DATA EXTRACT:
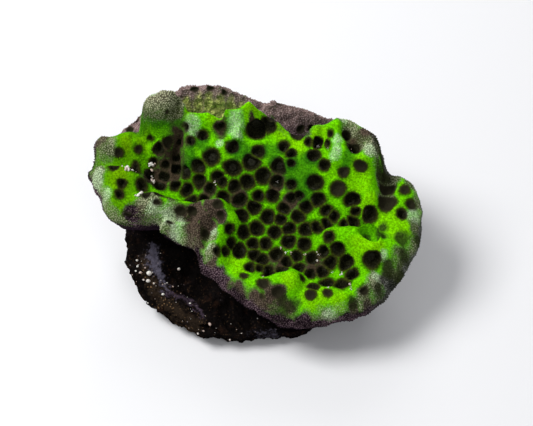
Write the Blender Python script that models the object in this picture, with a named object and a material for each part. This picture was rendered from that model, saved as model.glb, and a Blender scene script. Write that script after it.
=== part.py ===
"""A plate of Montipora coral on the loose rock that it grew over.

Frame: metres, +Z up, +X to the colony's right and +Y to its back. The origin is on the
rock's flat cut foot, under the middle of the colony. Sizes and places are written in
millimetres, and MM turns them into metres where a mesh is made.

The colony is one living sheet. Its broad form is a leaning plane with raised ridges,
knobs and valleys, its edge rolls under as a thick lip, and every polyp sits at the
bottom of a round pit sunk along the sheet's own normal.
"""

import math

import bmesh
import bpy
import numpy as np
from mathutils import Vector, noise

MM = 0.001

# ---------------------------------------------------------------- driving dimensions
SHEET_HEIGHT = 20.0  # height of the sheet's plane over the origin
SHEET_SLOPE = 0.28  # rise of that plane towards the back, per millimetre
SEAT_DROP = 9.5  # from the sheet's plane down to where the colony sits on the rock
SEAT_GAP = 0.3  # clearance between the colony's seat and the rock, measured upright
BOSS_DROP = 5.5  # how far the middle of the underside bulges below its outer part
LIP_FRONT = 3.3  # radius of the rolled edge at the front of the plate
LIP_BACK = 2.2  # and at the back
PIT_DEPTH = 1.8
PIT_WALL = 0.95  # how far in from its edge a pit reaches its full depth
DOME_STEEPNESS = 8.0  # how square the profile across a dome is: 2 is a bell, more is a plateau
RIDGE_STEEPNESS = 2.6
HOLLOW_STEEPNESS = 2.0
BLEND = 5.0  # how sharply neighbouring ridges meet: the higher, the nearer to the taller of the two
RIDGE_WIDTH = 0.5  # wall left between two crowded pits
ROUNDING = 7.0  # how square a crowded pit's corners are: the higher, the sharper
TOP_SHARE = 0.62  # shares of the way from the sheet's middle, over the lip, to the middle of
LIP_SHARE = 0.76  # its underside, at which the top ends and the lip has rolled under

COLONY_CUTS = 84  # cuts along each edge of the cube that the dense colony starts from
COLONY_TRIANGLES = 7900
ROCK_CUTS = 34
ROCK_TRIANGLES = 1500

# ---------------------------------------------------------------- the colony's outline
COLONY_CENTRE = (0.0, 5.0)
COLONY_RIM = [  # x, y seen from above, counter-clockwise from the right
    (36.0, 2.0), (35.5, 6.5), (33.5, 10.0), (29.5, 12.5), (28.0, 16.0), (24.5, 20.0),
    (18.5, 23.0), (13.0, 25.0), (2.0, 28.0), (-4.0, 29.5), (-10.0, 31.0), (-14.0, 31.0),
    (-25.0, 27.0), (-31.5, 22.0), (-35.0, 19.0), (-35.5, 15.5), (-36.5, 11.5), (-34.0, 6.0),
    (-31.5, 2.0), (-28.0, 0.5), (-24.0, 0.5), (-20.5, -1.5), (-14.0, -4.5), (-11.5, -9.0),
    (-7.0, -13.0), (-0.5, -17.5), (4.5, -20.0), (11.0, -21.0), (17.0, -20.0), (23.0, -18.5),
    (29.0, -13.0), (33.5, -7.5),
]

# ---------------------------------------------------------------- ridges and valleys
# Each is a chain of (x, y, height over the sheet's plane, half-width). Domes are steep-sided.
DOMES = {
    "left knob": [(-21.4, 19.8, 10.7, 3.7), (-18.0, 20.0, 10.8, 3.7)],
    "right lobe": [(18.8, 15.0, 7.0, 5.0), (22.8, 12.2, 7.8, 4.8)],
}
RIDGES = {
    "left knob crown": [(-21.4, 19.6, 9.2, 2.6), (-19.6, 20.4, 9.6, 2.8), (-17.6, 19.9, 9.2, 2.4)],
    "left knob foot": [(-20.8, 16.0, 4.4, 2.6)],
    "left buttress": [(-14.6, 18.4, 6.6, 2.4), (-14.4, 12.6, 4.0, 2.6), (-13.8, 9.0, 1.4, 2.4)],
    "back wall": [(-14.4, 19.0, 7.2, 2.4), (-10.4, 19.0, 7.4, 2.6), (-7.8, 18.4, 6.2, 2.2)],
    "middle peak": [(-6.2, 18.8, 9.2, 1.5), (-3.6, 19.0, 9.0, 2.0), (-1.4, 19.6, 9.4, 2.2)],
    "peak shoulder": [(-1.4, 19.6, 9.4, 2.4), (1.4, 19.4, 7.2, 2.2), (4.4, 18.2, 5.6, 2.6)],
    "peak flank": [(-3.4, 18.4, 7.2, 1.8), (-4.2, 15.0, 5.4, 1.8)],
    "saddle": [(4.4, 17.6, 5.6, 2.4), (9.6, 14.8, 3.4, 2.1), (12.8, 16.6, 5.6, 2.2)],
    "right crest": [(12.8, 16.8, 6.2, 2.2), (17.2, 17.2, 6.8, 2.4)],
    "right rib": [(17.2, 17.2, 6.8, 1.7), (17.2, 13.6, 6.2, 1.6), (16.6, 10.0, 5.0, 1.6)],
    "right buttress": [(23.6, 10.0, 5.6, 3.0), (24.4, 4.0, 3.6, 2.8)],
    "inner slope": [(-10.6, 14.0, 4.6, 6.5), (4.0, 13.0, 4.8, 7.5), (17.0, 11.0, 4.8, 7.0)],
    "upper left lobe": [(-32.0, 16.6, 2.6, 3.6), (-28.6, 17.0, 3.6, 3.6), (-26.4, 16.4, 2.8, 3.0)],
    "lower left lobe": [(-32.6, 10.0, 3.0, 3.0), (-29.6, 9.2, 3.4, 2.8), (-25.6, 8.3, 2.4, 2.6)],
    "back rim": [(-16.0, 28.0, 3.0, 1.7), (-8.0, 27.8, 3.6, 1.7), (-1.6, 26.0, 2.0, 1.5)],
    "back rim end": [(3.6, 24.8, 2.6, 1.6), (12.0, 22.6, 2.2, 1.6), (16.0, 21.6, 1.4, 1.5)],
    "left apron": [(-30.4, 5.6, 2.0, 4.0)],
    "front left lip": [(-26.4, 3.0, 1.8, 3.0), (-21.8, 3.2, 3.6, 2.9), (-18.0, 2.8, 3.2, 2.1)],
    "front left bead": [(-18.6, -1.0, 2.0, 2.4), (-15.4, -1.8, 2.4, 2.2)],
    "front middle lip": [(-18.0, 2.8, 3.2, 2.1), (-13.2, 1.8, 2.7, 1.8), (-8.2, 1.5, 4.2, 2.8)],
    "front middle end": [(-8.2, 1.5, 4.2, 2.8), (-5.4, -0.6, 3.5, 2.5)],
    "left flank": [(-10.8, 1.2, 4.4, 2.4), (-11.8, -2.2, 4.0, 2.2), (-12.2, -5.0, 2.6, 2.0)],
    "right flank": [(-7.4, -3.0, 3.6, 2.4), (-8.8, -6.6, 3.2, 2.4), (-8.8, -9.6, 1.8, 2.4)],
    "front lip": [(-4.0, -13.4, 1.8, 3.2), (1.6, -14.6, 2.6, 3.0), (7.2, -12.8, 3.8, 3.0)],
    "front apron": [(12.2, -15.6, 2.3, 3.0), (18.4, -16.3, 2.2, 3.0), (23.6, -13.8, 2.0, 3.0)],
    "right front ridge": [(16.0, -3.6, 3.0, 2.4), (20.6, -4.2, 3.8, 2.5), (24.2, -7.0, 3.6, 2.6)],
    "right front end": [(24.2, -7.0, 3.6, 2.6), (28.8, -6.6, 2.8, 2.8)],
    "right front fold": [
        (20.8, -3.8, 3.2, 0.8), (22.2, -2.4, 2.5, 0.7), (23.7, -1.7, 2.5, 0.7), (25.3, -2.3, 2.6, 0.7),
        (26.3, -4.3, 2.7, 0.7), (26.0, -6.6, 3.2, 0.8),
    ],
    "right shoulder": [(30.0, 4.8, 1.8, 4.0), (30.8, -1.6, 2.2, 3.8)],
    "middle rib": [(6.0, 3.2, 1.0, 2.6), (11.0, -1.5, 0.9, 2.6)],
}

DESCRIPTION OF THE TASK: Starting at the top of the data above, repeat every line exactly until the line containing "it grew over." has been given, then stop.

EXERCISE SOLUTION:
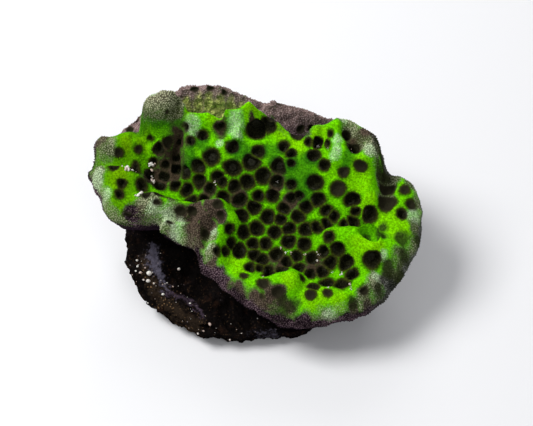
Write the Blender Python script that models the object in this picture, with a named object and a material for each part. This picture was rendered from that model, saved as model.glb, and a Blender scene script. Write that script after it.
=== part.py ===
"""A plate of Montipora coral on the loose rock that it grew over.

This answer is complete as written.